Relation of variance and energy of signal

Question

The total energy of a signal $g(t)$ is $$\int_{-\infty}^{\infty} |g(t)|^2 dt$$ If the random variable $X$ has a probability density function $f(x)$, then its variance is $${\displaystyle \operatorname {Var} (X)=\int _{\mathbb {R} }x^{2}f(x)\,dx-\mu ^{2},}$$ Is there a relation of variance and energy of signal if $\mu=0$? I ask this question why I found similar topics and questions on this forum (e.g. What is the relationship between variance and energy).
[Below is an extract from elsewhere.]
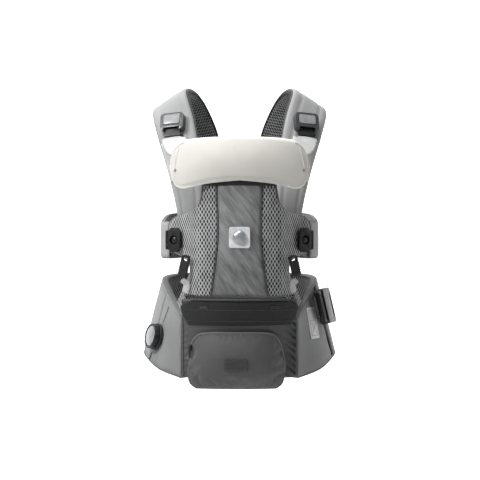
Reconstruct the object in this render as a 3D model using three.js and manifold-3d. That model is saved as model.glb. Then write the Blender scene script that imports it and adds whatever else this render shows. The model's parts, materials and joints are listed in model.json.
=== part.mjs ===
// A soft baby carrier with a hip seat, in the pose it takes when it is worn.
// Millimetres. +Z is up, -Y is the front (away from the wearer), +X is the viewer's right.
// The origin is on the mid plane, level with the pocket's lowest edge and just in front of the wearer.
import * as THREE from "three";
import { mergeVertices } from "three/addons/utils/BufferGeometryUtils.js";
import Module from "manifold-3d";

const wasm = await Module();
wasm.setup();

// ---------- driving dimensions ----------
const GAP = 0.4; // clearance between touching pieces
const SHELL = 5; // outer fabric with its share of the foam
const LINING = 8; // spacer mesh lining with its share of the foam

const PANEL = { bottom: 195, top: 496, front: -160, wrap: 0.003, thick: 4, pad: 8 };
const WING = { reach: 147, startsAt: 72, flatFrom: 128, sweep: 55 };
const SEAT = { top: 190, bottom: 22, halfWidth: 115 };
const FLAP = { drop: 51, thick: 4, topHalf: 97, wideHalf: 119, bottomHalf: 106 };
const POCKET = { centre: -7, top: 119, halfWidth: 100, bulge: 36, cornerHalf: 82 };
const BIB = { axisY: -152, axisZ: 510, halfWidth: 140, drop: 84, roll: 9, thick: 5, sweepBack: 30 };
const STRAP = { shoulderWidth: 88, chestWidth: 73, backWidth: 52 };
const BAND = { frontHeight: 74, backHeight: 98, thick: 13 };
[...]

Moreover, on a university webpage I read "We think of the variance as the power of the non-constant signal components". These sources did not help me to understand if there is a relation between variance and energy of signal.

Answer 1

I will make the case for signals described as sequences of random variables. Let $(X_k)_{k \in \mathbb{Z}}$ be our signal. We suppose that $(X_k)_{k \in \mathbb{Z}}$ is weakly stationary (WS), and therefore has a stationary autocovariance function $(\gamma_X(\nu))_{\nu \in \mathbb{Z}}$. We further suppose that $E[X_k]=0,\,\forall k$ for simplicity (de-meaning leads more general cases to this case). The power spectral density (PSD) is (and sometimes is defined as) the Fourier transform of the autocovariance function: $$S_X(\xi)=\sum_{k \in \mathbb{Z}}\gamma_X(k)e^{-ik\xi}$$ The autocovariance function can be recovered from the PSD by inverse FT: $$\gamma_X(k)=\frac{1}{2\pi}\int_{(-\pi,\pi]}S_X(\xi)e^{ik\xi}d\xi$$ Now notice that $\gamma_X(0)=\sigma_X^2=E[X_k^2],\,\forall k$, that is, the zero lag autocovariance is the variance. But then $$\sigma_X^2=\frac{1}{2\pi}\int_{(-\pi,\pi]}S_X(\xi)d\xi$$ So that the variance of a random WS signal is the total power of a signal. Mind variance makes real sense only when signals are random, in which case we must speak of power (an ergodic quantity of random signals) and not of energy (the $\ell^2$-integral of a deterministic signal in $\ell^2(\mathbb{Z})$).

Answer 2

Let $X$ be a random variable with a pdf (probability density function) $f_X(x)$, mean $\mu_X = E\{X\}$, and variance $\sigma_X^2 = E\{(X-\mu_X)^2\}$. Then the following relation holds :

$$ E\{X^2\} = E\{(X-\mu_x)^2\} + E\{X\}^2 = \sigma_X^2 + \mu_x^2 \tag{1}$$

In Eq.1, the LHS $E\{X^2\}$ is known as the total power of the R.V. $X$, whereas the terms $\sigma_X^2$ and $\mu_X^2$ are known as AC and DC powers respectively.